The ones you have look to be fairly old and in not ungodly horrid condition. I'd suggest you take a trek someplace and have them professionally appraised. Oh, for future references: you heard it from me - I officially do *NOT* recommend firing either of these till you've had a gunsmith check them out.

The cartridges these things fired were not for faint of heart even in full sized rifles, let alone rusted and potentially weakened.

http://en.wikipedia.org/wiki/Howdah_pistol

chromerunner
February 23, 2012, 12:42 AM
Also to add..I should have put something in the pic for size. They are not very big and they look like they would chamber something the size of a .38 or .32..
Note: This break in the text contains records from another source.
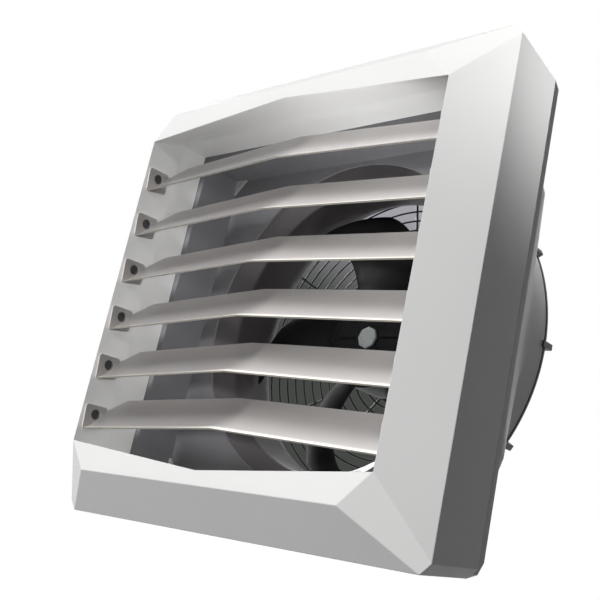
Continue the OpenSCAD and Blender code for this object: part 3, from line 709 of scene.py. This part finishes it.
class FAN_OT_louvres(Operator):
    """Build the six folded louvres with their ears"""

    bl_idname = "fan.louvres"
    bl_label = "Louvres"

    def execute(self, context):
        s = context.scene.fan_louvre
        for number, joint in enumerate(LOUVRE_JOINTS, 1):
            pivot = Vector((0.0, joint["pos_m"][1], joint["pos_m"][2]))
            work = bmesh.new()
            self.blade(work, s)
            round_edges(work, s.edge_round, steps=2, over=9)
            self.paint_lip_highlight(work, s)
            ears = bmesh.new()
            for side in (-1, 1):
                self.ear(ears, s, side)
            for part, mesh in (("blade", work), ("ears", ears)):
                bmesh.ops.translate(mesh, verts=mesh.verts, vec=pivot)
                piece = make_piece(
                    f"louvre_{part}_{number}", mesh, joint["child"], "ABS_moulded_grey_and_painted_shade",
                    [f"louvre_{number}"], 24
                )
                # The second slot holds the paler lip finish, a painted highlight
                piece.data.materials.append(finish("ABS_moulded_lip_painted_highlight"))
        return {"FINISHED"}

    def paint_lip_highlight(self, work, s):
        """Gives the faces in front of the blade's knee the paler lip finish, a painted highlight."""
        for face in work.faces:
            middle = face.calc_center_median()
            line = self.section(middle.x, s)
            knee, tip = line[-2], line[-1]
            out = tip - knee
            if (Vector((middle.y, middle.z)) / MM - knee).dot(out) > 0.1 * out.length_squared:
                face.material_index = 1

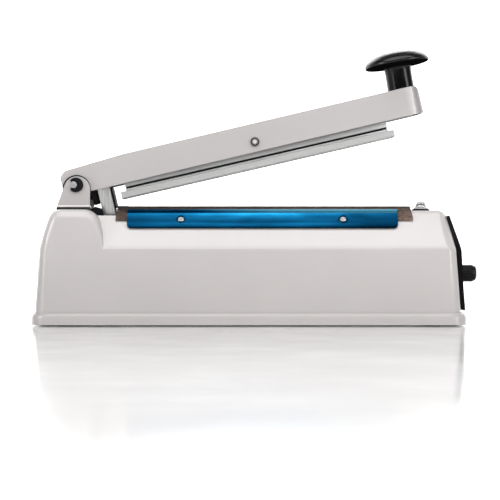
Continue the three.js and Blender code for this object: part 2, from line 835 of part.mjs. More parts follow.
// ---- switch blade ----
const blade = alongY(
  outline([
    [0.6, -0.3],
    [0.6, 0.3],
    [-18, 0.3],
    [-18, -0.3],
  ]),
  -1.9,
  1.9,
).add(rodY(0.9, -1.9, 1.9, 0, 0, 12));
const bladeNode = add(body, "switch_blade", blade, steel);
bladeNode.rotation.y = THREE.MathUtils.degToRad(15);
bladeNode.position.set(-94, 0, 68.8);

export default root;
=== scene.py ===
"""Looks of the hand impulse heat sealer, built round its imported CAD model, in metres."""

import json
import math

import bmesh
import bpy
from mathutils import Matrix, Vector


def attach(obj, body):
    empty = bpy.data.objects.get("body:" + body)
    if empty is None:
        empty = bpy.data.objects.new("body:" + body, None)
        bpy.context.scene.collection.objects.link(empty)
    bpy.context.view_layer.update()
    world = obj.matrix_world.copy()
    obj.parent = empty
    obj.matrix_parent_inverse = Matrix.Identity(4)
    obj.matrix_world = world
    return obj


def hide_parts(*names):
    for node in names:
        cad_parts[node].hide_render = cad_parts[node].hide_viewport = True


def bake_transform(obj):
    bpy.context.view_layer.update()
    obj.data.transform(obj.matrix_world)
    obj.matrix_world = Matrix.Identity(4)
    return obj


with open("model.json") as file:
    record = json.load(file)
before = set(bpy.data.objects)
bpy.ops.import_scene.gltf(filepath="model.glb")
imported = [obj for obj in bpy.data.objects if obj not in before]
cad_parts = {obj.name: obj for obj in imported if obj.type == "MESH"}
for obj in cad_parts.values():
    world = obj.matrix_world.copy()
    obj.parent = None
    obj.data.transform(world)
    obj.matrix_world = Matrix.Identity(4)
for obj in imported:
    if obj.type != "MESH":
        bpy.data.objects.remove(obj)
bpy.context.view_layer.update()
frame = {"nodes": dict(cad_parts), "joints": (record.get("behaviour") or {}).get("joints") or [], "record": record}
nodes = frame["nodes"]

MM = 0.001
REST = {joint["name"]: joint for joint in frame["joints"]}
PIN = Vector(REST["arm_hinge"]["pos_m"])
PIVOT = Vector(REST["press_bar_tilt"]["pos_m"])


# ---------------------------------------------------------------- camera, floor and lights
def show(obj):
    """Puts an object in the scene."""
    bpy.context.scene.collection.objects.link(obj)
    return obj


def aim(obj, target):
    """Turns an object so that it looks at a point."""
    obj.rotation_euler = (Vector(target) - obj.location).to_track_quat("-Z", "Y").to_euler()


camera = show(bpy.data.objects.new("camera", bpy.data.cameras.new("camera")))
camera.location = (-0.0048, -1.1, 0.0558)
camera.rotation_euler = (math.pi / 2, 0, 0)
camera.data.lens = 104.8
camera.data.sensor_width = 36
camera.data.clip_start = 0.05
camera.data.clip_end = 50
bpy.context.scene.camera = camera


def area_light(name, place, target, size, power):
    """A white rectangle of light. Its size is in metres and its power in watts."""
    data = bpy.data.lights.new(name, "AREA")
    data.shape = "RECTANGLE"
    data.size, data.size_y = size
    data.energy = power
    light = show(bpy.data.objects.new(name, data))
    light.location = place
    aim(light, target)
    return light


area_light("key_above", (-0.1, -0.85, 1.05), (0, 0, 0.06), (1.5, 0.6), 8.5)
area_light("top_strip", (0, -0.36, 1.25), (0, 0, 0.08), (1.7, 0.24), 6.5)
fill = area_light("fill_front", (0.1, -1.7, 0.3), (0, 0, 0.08), (1.6, 0.5), 5.7)
fill.visible_glossy = False
behind = area_light("fill_back", (-0.1, 1.7, 0.35), (0, 0, 0.08), (1.6, 0.5), 3.4)
behind.visible_glossy = False
area_light("side_left", (-1.25, -0.72, 0.42), (-0.15, 0, 0.08), (0.12, 0.9), 3.6)
area_light("side_right", (1.15, -0.82, 0.42), (0.15, 0, 0.08), (0.18, 0.9), 5.6)
for word, side, power in (("left", -1, 4.2), ("right", 1, 1.6)):
    place = (side * 1.25, -0.55, 0.52)
    sheen = area_light(f"sheen_{word}", place, (side * 0.15, 0, 0.08), (0.6, 0.4), power)
    sheen.visible_diffuse = False
area_light("back_rim", (0.1, 1.1, 0.9), (0, 0, 0.08), (1.6, 0.6), 6)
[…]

drunkensobriety thanks for the info..I have no plans to shoot them.

Jim Watson
February 23, 2012, 09:03 AM
These are known as Garruchas in South America.
They were made in Brazil until fairly recently, maybe still.
One source says they were popular for economy defense weapons because they were less regulated and less expensive than revolvers or autos.

drunkensobriety
February 23, 2012, 05:36 PM
Jim Watson is correct: I looked up the garruchas pistols, good call. Previously I'd never heard of it, much less seen one.

chromerunner
February 23, 2012, 08:32 PM
Any value in them?

BCRider
February 24, 2012, 11:53 PM
Of course. But maybe not as much as you'd like... :D

No info on the guns as to what cartridge they take? If they are something common, which should be the case since they apparently aren't all that old, it would be fun to take them out and see how they shoot.
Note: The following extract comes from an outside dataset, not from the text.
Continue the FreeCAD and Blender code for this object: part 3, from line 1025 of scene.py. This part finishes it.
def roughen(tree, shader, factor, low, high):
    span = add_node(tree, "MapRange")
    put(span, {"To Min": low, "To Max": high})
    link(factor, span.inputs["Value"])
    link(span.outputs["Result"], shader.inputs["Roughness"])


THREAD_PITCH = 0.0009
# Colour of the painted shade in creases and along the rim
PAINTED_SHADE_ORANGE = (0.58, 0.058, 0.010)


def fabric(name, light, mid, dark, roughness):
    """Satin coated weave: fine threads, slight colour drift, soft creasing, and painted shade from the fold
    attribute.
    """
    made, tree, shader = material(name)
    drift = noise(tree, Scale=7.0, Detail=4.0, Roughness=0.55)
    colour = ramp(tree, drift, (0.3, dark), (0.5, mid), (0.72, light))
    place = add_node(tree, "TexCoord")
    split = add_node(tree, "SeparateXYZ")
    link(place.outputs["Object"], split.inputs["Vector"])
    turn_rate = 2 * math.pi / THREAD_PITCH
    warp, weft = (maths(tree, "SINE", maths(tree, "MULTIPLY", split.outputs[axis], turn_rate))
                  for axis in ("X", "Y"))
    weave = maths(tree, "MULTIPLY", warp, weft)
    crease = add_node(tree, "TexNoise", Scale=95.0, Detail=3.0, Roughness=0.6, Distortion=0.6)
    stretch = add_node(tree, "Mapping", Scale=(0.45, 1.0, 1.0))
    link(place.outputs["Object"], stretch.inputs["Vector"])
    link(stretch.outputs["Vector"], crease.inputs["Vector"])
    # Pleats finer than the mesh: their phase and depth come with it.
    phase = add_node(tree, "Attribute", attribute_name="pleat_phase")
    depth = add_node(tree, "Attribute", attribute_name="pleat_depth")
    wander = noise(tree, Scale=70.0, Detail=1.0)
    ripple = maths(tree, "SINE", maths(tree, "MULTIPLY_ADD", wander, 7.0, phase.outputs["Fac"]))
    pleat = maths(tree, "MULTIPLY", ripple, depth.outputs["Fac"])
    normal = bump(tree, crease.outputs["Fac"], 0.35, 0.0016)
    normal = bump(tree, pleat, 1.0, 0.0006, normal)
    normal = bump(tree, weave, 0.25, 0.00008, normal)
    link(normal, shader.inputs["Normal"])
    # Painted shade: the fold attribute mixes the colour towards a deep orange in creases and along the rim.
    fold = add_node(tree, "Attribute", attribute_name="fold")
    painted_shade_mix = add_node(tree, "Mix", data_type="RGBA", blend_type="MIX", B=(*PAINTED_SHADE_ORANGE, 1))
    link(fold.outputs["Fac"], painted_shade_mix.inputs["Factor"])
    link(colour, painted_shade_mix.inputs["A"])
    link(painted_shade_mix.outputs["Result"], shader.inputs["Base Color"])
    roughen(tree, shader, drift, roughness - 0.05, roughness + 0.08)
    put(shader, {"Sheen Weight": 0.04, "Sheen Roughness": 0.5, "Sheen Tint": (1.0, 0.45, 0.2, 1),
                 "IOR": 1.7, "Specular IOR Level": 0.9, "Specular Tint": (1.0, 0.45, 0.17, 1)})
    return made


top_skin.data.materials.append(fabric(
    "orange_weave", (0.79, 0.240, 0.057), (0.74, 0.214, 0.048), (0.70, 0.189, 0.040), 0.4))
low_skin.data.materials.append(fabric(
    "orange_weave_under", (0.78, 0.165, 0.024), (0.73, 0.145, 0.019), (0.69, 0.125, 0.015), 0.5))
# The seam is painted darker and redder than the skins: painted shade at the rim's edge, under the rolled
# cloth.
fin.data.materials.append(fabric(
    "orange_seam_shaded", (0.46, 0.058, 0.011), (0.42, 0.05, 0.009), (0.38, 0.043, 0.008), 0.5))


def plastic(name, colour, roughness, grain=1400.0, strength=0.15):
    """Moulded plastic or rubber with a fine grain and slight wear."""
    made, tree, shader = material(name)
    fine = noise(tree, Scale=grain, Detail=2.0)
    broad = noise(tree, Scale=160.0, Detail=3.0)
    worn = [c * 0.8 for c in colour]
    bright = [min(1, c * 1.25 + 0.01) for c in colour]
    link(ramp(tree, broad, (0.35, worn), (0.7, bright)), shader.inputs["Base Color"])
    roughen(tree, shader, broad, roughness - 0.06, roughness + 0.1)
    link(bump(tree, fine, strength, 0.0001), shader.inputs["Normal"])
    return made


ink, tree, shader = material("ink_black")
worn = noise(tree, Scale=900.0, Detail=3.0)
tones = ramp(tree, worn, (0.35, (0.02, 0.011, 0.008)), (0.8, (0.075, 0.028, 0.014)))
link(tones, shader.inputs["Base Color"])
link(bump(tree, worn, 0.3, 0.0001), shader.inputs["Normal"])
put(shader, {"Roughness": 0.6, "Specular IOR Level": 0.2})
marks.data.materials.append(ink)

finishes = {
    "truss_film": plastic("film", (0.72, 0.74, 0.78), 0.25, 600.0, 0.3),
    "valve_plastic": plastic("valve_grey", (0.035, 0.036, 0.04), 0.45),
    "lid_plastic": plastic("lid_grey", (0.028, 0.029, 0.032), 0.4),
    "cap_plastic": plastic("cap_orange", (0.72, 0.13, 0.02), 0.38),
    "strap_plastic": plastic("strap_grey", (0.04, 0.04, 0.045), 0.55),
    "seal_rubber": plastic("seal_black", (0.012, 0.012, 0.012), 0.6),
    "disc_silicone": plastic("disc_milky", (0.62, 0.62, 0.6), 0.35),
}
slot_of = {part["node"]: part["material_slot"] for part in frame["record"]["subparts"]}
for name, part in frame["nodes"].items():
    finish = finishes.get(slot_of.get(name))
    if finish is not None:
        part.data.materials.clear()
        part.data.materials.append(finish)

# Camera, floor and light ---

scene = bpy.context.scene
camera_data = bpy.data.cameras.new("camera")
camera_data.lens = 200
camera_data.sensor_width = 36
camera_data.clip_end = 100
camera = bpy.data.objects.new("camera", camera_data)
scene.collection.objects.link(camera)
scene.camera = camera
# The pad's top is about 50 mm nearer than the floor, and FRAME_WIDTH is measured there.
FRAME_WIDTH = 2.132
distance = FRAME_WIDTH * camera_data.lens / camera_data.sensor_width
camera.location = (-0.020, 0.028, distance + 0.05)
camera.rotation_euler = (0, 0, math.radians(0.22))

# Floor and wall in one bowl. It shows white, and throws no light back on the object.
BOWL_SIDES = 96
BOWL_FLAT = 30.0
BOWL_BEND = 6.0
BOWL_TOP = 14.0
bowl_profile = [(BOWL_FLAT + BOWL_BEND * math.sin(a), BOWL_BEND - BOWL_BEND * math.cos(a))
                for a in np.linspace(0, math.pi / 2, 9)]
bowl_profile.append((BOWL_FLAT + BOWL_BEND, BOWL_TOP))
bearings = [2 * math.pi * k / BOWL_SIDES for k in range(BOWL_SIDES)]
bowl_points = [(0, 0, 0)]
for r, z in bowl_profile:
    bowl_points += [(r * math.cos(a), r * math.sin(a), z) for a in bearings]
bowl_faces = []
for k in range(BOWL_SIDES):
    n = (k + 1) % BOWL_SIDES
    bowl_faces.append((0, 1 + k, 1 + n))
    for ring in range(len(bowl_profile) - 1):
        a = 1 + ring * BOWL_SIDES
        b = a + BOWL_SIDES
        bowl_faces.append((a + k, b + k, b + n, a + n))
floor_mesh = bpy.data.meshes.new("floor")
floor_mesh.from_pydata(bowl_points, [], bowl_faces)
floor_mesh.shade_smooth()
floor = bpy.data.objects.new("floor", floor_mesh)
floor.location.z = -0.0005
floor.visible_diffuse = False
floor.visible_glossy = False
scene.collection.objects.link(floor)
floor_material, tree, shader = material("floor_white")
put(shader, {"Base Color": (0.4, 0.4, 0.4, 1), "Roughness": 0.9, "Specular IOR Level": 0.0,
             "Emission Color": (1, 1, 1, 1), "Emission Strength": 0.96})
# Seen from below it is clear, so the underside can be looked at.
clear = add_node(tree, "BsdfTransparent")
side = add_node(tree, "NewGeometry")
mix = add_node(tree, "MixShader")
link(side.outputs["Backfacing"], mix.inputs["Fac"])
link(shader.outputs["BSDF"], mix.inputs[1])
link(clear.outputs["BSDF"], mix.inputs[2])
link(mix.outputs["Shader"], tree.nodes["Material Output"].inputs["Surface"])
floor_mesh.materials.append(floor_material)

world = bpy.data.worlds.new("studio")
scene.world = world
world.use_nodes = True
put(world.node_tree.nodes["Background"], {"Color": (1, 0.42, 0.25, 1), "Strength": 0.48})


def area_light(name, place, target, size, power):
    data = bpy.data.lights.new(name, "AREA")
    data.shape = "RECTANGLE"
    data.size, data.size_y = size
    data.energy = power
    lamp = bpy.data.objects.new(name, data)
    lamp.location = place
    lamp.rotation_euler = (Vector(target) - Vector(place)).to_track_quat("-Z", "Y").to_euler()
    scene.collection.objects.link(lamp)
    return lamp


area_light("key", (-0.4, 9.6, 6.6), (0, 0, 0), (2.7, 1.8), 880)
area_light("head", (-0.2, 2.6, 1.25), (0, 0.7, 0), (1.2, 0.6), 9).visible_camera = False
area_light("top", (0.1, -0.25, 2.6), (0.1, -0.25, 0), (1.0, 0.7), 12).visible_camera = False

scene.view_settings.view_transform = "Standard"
I figured something odd was afoot when I saw and read that they were center fire. While the design harkens back to the old muzzle loading percussion style the simple fact of center fire just doesn't make sense. At least not until it's realized that they fit in a bit of a legal loophole in their country of origin.

Ron James
February 25, 2012, 01:40 AM
The modern version was imported by Rossie a few years ago. .22 calber and .32 .The popular caliber in South Americal is .320

Jim K
February 25, 2012, 08:45 PM
My understanding is that laws in some Latin American countries ban ownership of repeating handguns (revolvers or auto pistols) for "natives", so single or double barrel pistols are the only ones legally available to a large part of the population.

Jim

Dr.Rob
February 25, 2012, 10:39 PM
You need the rest of the steampunk costume for those. ;)

theotherwaldo
February 26, 2012, 10:43 PM
I see these pretty often in the local pawn shops. Calibers are normally .22, .32, or .38. Markings, if they exist at all, are usually Belgian, Brazilian, Argentine, Chilean, or Peruvian. About half are so crude that I'm hesitant to touch them, as I'm afraid that they'll start shedding components.

The ones shown above are far above the norm.